Saturday, November 9, 2013

Ramblings

This post is long overdue.  Can't believe I haven't posted since June!!

A quick catch up.  Summer was good for the whole family.  We always enjoy taking the summer "off" and just hanging out at my parents place down the Cape.

And then it was back to reality when we came home.  In September we had a door put on "Tim's room" to continue to try to find a way to deal with the ever present leg pounding.  Tim had his MRI and follow-up with Dr. Plotkin in September as well.  There was some new growth in an area he hadn't had before but they decided to watch it at this point and re-check it in January.  The biggest recommendation that came out of the appointment was to continue to look for a day program for Tim both for more stimulation for him as well as for respite for me.

In October Tim went to visit his parents in Florida for two weeks.  I spent some of that time in pursuit of a day program for Tim.  It has been really difficult trying to find a program close to us that will spend time working with him instead of more of just a daycare option.  I spoke to Whittier Rehab in Westboro and they informed me that they do not currently have a program but are hoping to start one in the future.  I asked if it was possible to start the program with just Tim and they said they would look into it.  Finally some progress! They said that until such time as they get it up and running, he could come on an outpatient basis for services.  So I'm working on that now - getting prescriptions for speech, OT, and PT services.  Hoping to start soon.

I pretty well feel like my emotions are on a crazy rollercoaster.  I try so hard to always "look on the bright side" but sometimes I sink back into the "this is so unfair" frame of mind.  Last night my car broke down and had to be towed.  Not something that should push you over the edge but when you're living as close to it as I am, it doesn't take much.  Having to figure out rides for the kids, appointments for Tim and I, and just the need to run out and get a gallon of milk becomes a daunting task.  People are wonderful and everyone offers to help all of the time but I think I've discovered that I really hate feeling needy.  I just don't want to be seen that way.  As much as I know people are always willing to help, I just feel like a pain in the ass.

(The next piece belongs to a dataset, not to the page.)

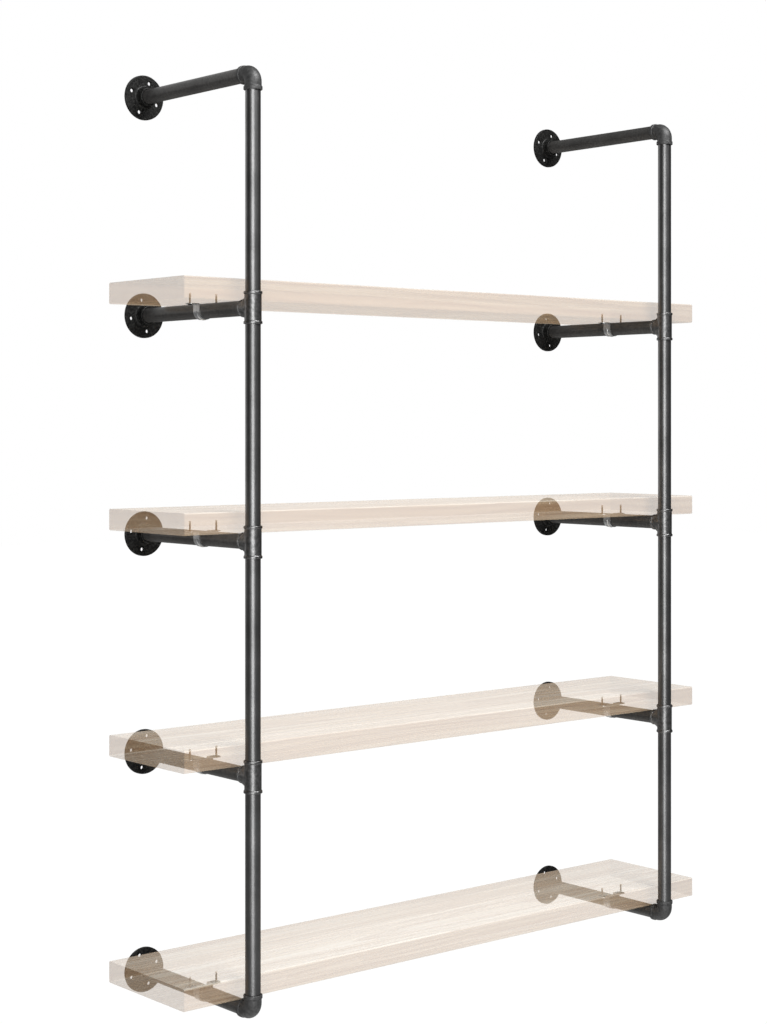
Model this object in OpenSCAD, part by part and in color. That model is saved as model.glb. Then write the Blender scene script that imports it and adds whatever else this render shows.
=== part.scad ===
// Wall shelf: four boards on two ladders of black threaded pipe.
// X runs along the boards, Y points to the wall and Z is up.
// The origin lies on the wall, midway between the ladders and
// level with the lowest arms. Levels count from the bottom up.

/* [Layout] */
// Length of a board
board_l = 1280; // [800:10:1600]
// How far a board runs on past the centre of each ladder
board_over = 120; // [60:5:160]
// Height from one arm to the next
level_h = 400; // [250:10:500]
// Arms on each ladder, the highest of which carries no board
levels = 5; // [3:1:5]
// Distance from the wall to the centre of the uprights
reach = 340; // [300:5:450]

/* [Pipe] */
// Outside diameter of the pipe
pipe_d = 26.7; // [24:0.1:30]
// Wall of the pipe
pipe_wall = 2.9; // [2:0.1:4]
// Length of pipe inside each fitting
engage = 12; // [9:0.5:13]
// Radial clearance between a pipe and its socket or strap
fit_gap = 0.1; // [0.05:0.05:0.2]

/* [Fittings] */
// How far a bead stands proud of the fitting's body
bead_rise = 1.4; // [1:0.1:3]
// Radius of a bead's rounded edges
bead_edge_r = 1; // [0.5:0.1:1]
// Radius of the cove between a bead and the body
bead_cove_r = 1; // [0.4:0.1:1]
// Depth of the lead-in at the mouth of a socket
mouth_depth = 0.8; // [0.4:0.1:1]
// Radial widening of the lead-in at the mouth of a socket
mouth_widen = 0.9; // [0.4:0.1:1]

/* [Tees] */
// Wall of a tee around its sockets
tee_wall = 1.4; // [1.3:0.1:3]
// Metal between a pipe's end and the bore that crosses it
tee_land = 2.6; // [2:0.1:5]
// Width of the beads at the two ends of the run
tee_bead_w = 4.6; // [3:0.1:6]
// Width of the collar at the end of the branch
collar_w = 4.4; // [3:0.1:6]
// How far the collar stands proud of the branch
collar_rise = 0.9; // [0.4:0.1:1.2]
// Radius of the web that spreads the branch over the run
web_r = 7; // [4:0.5:7.5]
// How much slimmer the branch is than the run, on the radius
branch_step = 0.2; // [0.1:0.1:0.4]

/* [Elbows] */
// Wall of an elbow around its sockets
elbow_wall = 1.5; // [1.3:0.1:4]
// Straight length between the bend and a pipe's end
elbow_land = 1.2; // [0.4:0.1:3]
// Width of the beads at the two ends
elbow_bead_w = 6.4; // [4:0.1:7]
// Inside radius of the bend
elbow_inner_r = 0.6; // [0.4:0.1:1]

/* [Wall flanges] */
// Diameter of the flange
flange_d = 82; // [80:1:100]
// Thickness of the flange's plate
flange_t = 5; // [4:0.5:7]
// Height of the hub's mouth above the wall
hub_h = 19; // [17:0.5:24]
// Wall of the hub at its mouth
hub_wall = 3.4; // [2.5:0.1:4]
// How much wider the hub is at its foot, on the radius
hub_taper = 1.2; // [0.4:0.1:2]
// Radius of the fillet between hub and plate
hub_fillet_r = 4; // [2:0.5:5]
// Radius of the rounded rim of the plate and hub
flange_edge_r = 1.5; // [0.5:0.1:2]
// Diameter of the opening in the wall side of the flange
back_bore_d = 22; // [18:0.5:23]
// Diameter of the four screw holes
wall_hole_d = 7; // [5:0.5:8]
// Diameter of the circle through the screw holes
wall_circle_d = 58; // [56:1:64]
// Diameter of the countersinks
countersink_d = 9.4; // [9:0.1:11]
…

So once I knew it could be several days of not having a car, after almost giving into the tears that I knew were coming, I decided to rent a car.  Not an expense I needed on top of the expense to fix the car, but to me a better alternative to having to ask for help yet again.  I was feeling pretty frustrated about it when I decided to take one more look around the house for a key to my in laws so I could go and borrow one of their cars.  Lo and behold I found it and canceled the car reservation.  Feeling a little better, I found a ride from one of the best friends a girl can ask for, Laura Catlin, and we went to Norfolk to get the car.

This should have been the end of feeling bad for myself except I got back home and Emma noticed there were no plates on the car.  A call to my father in law confirmed that the car is not currently registered and I would need to go back to Norfolk to get the other car.  So there I found myself crying in the car on the way to Norfolk and the way back with the correct car.

And here I am still in need of a giant hug and a shoulder to cry on but once again not wanting to ask for help. Though I guess to some extent that's exactly what I'm doing.  Why do even the normal things in life have to feel so hard sometimes?!